— Start GIVEN INFORMATION —

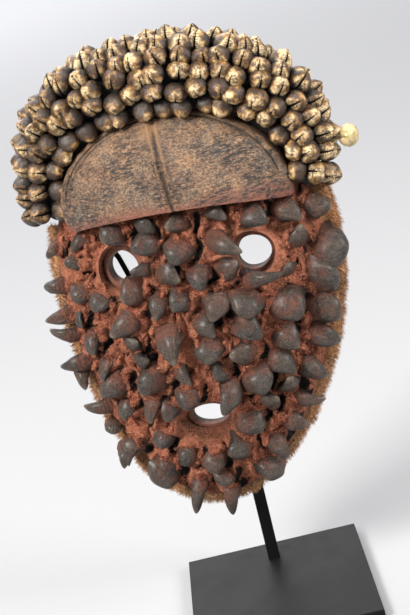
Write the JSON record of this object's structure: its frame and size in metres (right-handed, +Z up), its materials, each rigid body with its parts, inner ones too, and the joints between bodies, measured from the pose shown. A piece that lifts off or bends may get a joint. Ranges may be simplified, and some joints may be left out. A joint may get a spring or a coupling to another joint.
{
  "type": "mask on stand",
  "caption": "Carved wooden spirit mask covered in horns set in red paste, with a cowrie shell headdress and a hide border, held on an iron stand",
  "frame": {"origin": "centre of the foot plate's flat underside", "axes": "+Z up through the stand, the mask looks along -Y (a little towards -X), +X to the viewer's right"},
  "size_m": [0.2657, 0.15, 0.4749],
  "materials": {
    "stand_iron": "satin black paint on iron, scuffed on the plate",
    "carved_wood": "worn brown patina with dark crust and reddish lower edge",
    "red_paste": "dry terracotta-red paste, crumbly and cracked",
    "dark_horn": "grey-brown horn, satin, dusted with red paste",
    "cowrie_shell": "golden polished shell with dark grime in the slits",
    "dark_cloth": "dark padded cloth, coarse weave",
    "animal_hide": "brown hide with short tan hair"
  },
  "bodies": {
    "root": {"stand_plate": "stand_iron", "stand_upright": "stand_iron", "stand_cradle": "stand_iron", "mask_wood": "carved_wood", "face_crust": "red_paste", "headdress_pad": "dark_cloth", "loose_cowrie": "cowrie_shell", "hide_border": "animal_hide", "horn_nose": "dark_horn", "horn_over_mouth": "dark_horn", "horn_at_left_eye": "dark_horn", "horn_at_right_eye": "dark_horn", "horn_under_right_eye": "dark_horn", "horn_right_thorn": "dark_horn", "horn_chin_left": "dark_horn", "horn_chin_right": "dark_horn", "horn_block": "dark_horn", "horn_edge_spike_1": "dark_horn", "horn_edge_spike_2": "dark_horn", "horn_edge_spike_3": "dark_horn", "horn_edge_spike_4": "dark_horn", "horn_edge_spike_5": "dark_horn", "horn_edge_spike_6": "dark_horn", "cowrie_row_1": "cowrie_shell", "cowrie_row_2": "cowrie_shell", "cowrie_row_3": "cowrie_shell", "cowrie_row_4": "cowrie_shell", "cowrie_row_5": "cowrie_shell", "cowrie_row_6": "cowrie_shell", "cowrie_row_7": "cowrie_shell"}
  },
  "joints": []
}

— End GIVEN INFORMATION —

* [WHAT IS ASKED] All of the data needs to be reproduced exactly, with no line missing.

* [FINAL RESULT]
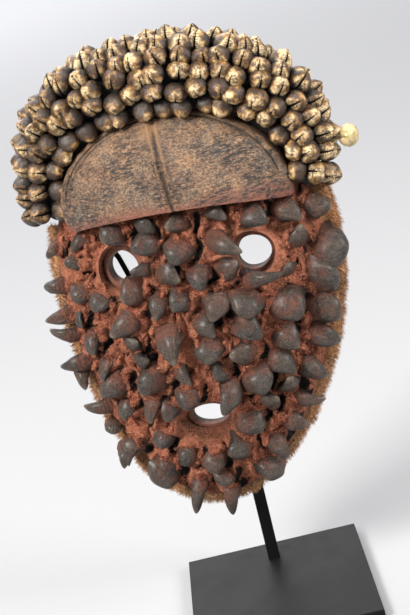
Write the JSON record of this object's structure: its frame and size in metres (right-handed, +Z up), its materials, each rigid body with its parts, inner ones too, and the joints between bodies, measured from the pose shown. A piece that lifts off or bends may get a joint. Ranges may be simplified, and some joints may be left out. A joint may get a spring or a coupling to another joint.
{
  "type": "mask on stand",
  "caption": "Carved wooden spirit mask covered in horns set in red paste, with a cowrie shell headdress and a hide border, held on an iron stand",
  "frame": {"origin": "centre of the foot plate's flat underside", "axes": "+Z up through the stand, the mask looks along -Y (a little towards -X), +X to the viewer's right"},
  "size_m": [0.2657, 0.15, 0.4749],
  "materials": {
    "stand_iron": "satin black paint on iron, scuffed on the plate",
    "carved_wood": "worn brown patina with dark crust and reddish lower edge",
    "red_paste": "dry terracotta-red paste, crumbly and cracked",
    "dark_horn": "grey-brown horn, satin, dusted with red paste",
    "cowrie_shell": "golden polished shell with dark grime in the slits",
    "dark_cloth": "dark padded cloth, coarse weave",
    "animal_hide": "brown hide with short tan hair"
  },
  "bodies": {
    "root": {"stand_plate": "stand_iron", "stand_upright": "stand_iron", "stand_cradle": "stand_iron", "mask_wood": "carved_wood", "face_crust": "red_paste", "headdress_pad": "dark_cloth", "loose_cowrie": "cowrie_shell", "hide_border": "animal_hide", "horn_nose": "dark_horn", "horn_over_mouth": "dark_horn", "horn_at_left_eye": "dark_horn", "horn_at_right_eye": "dark_horn", "horn_under_right_eye": "dark_horn", "horn_right_thorn": "dark_horn", "horn_chin_left": "dark_horn", "horn_chin_right": "dark_horn", "horn_block": "dark_horn", "horn_edge_spike_1": "dark_horn", "horn_edge_spike_2": "dark_horn", "horn_edge_spike_3": "dark_horn", "horn_edge_spike_4": "dark_horn", "horn_edge_spike_5": "dark_horn", "horn_edge_spike_6": "dark_horn", "cowrie_row_1": "cowrie_shell", "cowrie_row_2": "cowrie_shell", "cowrie_row_3": "cowrie_shell", "cowrie_row_4": "cowrie_shell", "cowrie_row_5": "cowrie_shell", "cowrie_row_6": "cowrie_shell", "cowrie_row_7": "cowrie_shell"}
  },
  "joints": []
}